##### RECORD EXCERPTS #####
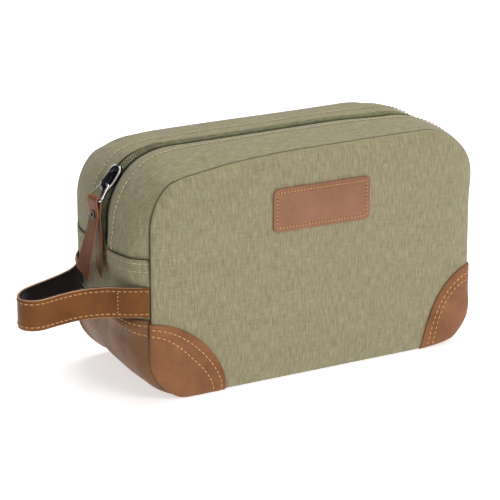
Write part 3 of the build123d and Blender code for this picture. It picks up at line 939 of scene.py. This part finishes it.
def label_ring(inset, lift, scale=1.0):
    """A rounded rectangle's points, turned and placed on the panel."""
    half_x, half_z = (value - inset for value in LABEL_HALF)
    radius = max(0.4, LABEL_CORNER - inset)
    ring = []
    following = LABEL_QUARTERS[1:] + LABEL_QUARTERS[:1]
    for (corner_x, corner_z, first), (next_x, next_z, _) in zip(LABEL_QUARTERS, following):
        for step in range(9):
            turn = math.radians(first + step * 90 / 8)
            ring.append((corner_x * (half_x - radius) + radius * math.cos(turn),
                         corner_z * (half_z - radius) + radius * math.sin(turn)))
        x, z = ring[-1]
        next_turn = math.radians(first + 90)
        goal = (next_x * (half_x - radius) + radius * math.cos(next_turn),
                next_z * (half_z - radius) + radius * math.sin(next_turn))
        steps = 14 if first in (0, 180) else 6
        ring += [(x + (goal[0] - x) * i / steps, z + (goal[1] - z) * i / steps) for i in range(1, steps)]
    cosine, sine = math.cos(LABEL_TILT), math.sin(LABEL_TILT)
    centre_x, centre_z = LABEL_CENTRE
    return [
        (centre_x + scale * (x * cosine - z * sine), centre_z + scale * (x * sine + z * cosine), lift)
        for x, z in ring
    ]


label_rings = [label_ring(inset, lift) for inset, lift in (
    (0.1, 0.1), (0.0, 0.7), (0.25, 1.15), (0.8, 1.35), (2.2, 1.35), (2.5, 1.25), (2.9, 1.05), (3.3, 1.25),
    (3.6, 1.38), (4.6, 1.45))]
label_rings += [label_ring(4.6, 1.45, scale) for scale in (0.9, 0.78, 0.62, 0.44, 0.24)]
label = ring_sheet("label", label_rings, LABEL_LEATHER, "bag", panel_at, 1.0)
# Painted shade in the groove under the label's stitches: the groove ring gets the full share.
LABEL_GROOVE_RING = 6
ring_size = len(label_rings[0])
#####
##### RECORD EXCERPTS #####
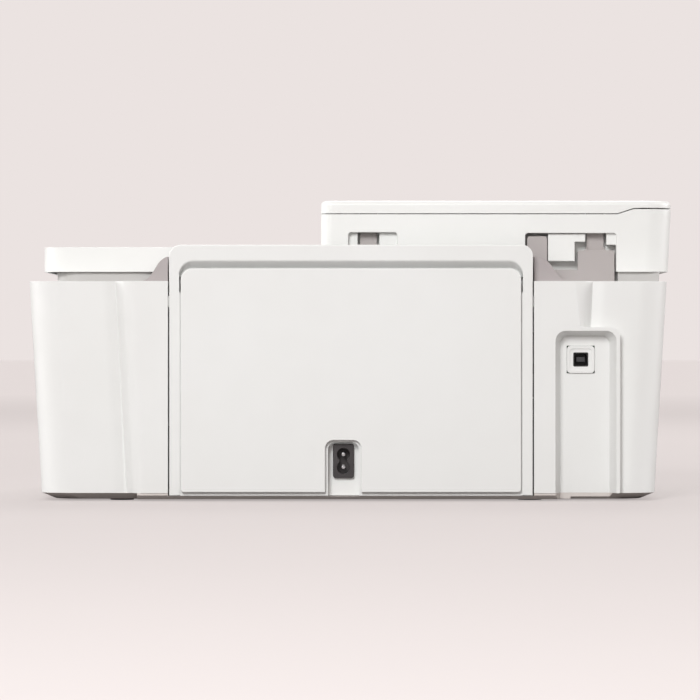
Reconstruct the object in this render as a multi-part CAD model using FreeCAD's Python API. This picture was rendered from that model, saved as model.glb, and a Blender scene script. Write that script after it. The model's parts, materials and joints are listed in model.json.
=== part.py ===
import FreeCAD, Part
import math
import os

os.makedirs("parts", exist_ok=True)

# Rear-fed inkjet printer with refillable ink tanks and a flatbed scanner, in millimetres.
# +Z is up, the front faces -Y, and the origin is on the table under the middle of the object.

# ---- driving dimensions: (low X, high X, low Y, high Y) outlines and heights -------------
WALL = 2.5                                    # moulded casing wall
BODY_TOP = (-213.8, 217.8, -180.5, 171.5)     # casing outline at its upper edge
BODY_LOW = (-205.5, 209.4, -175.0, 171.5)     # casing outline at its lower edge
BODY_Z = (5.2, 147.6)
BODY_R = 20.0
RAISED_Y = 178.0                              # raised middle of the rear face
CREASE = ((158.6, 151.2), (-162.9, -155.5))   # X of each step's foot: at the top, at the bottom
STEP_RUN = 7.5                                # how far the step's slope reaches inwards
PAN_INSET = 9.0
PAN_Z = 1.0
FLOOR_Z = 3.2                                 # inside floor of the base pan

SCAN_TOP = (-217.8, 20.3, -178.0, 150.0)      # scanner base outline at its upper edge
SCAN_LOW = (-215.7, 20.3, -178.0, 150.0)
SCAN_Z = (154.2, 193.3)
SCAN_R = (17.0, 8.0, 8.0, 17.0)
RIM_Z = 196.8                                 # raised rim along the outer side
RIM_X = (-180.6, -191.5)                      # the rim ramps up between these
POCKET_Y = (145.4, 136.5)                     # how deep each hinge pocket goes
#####
#### [REQUIRED WORK]
Using the data above, transcribe the lines that run from the line with "Reconstruct the object" to the line with "POCKET_Y = (145.4, 136.5)", both ends kept, and output nothing else.

#### [THE RESPONSE]
Reconstruct the object in this render as a multi-part CAD model using FreeCAD's Python API. This picture was rendered from that model, saved as model.glb, and a Blender scene script. Write that script after it. The model's parts, materials and joints are listed in model.json.
=== part.py ===
import FreeCAD, Part
import math
import os

os.makedirs("parts", exist_ok=True)

# Rear-fed inkjet printer with refillable ink tanks and a flatbed scanner, in millimetres.
# +Z is up, the front faces -Y, and the origin is on the table under the middle of the object.

# ---- driving dimensions: (low X, high X, low Y, high Y) outlines and heights -------------
WALL = 2.5                                    # moulded casing wall
BODY_TOP = (-213.8, 217.8, -180.5, 171.5)     # casing outline at its upper edge
BODY_LOW = (-205.5, 209.4, -175.0, 171.5)     # casing outline at its lower edge
BODY_Z = (5.2, 147.6)
BODY_R = 20.0
RAISED_Y = 178.0                              # raised middle of the rear face
CREASE = ((158.6, 151.2), (-162.9, -155.5))   # X of each step's foot: at the top, at the bottom
STEP_RUN = 7.5                                # how far the step's slope reaches inwards
PAN_INSET = 9.0
PAN_Z = 1.0
FLOOR_Z = 3.2                                 # inside floor of the base pan

SCAN_TOP = (-217.8, 20.3, -178.0, 150.0)      # scanner base outline at its upper edge
SCAN_LOW = (-215.7, 20.3, -178.0, 150.0)
SCAN_Z = (154.2, 193.3)
SCAN_R = (17.0, 8.0, 8.0, 17.0)
RIM_Z = 196.8                                 # raised rim along the outer side
RIM_X = (-180.6, -191.5)                      # the rim ramps up between these
POCKET_Y = (145.4, 136.5)                     # how deep each hinge pocket goes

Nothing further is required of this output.